Part 5: Smart Contracts as possible basis for the exhibitions of the future?
Smart Contracts must be based on clear descriptions for all possible circumstances, conditions and situations. Thus, data management becomes critical to assessing the quality of a smart contract, while Blockchain acquires a strategic importance for the organiser, who would then become a promoter and warrantor of it (beside benefiting from each interaction).
At the same time, it is fundamental to precisely define the data sources which smart contracts are expected to comply with. Smart contracts are meant to receive data and information which are defined and certified by the parties in the contract and which must be identified, controlled and interpreted by the smart contract according to precise rules, which, in turn, represent one of the most relevant and strategic parts in the contract affecting also its final outcome.
This is where the most relevant aspect pertaining the differences between a traditional and a Smart contract comes into play. Smart Contracts are direct products of a code executed on a computer, i.e. a “machine” operated and controlled by the exhibition, available to both demand and supply of the industry.
Part 6: What are the next steps of the exhibition organisers?
It is worth remembering that data science and the distributed value technologies are already present and employed in certain sectors.

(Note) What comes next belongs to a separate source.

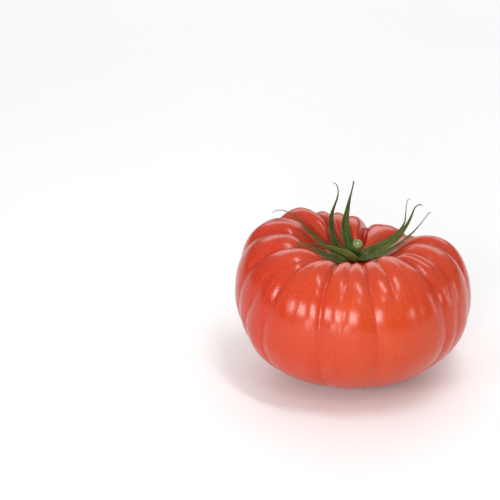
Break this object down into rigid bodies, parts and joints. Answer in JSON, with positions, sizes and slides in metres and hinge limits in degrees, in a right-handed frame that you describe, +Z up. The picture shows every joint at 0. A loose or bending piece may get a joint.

Data is increasingly becoming the core of every business, so it is important to note that exhibitions are a key source of data, information, relations, etc., and that this source can be “monetised”.
The organisers who will be able to exploit this new paradigm, by turning their exhibitions into active intermediaries between supply and demand – which is definitely aligned with the model of the exhibition business itself – may have a unique advantage on the competition of their sector.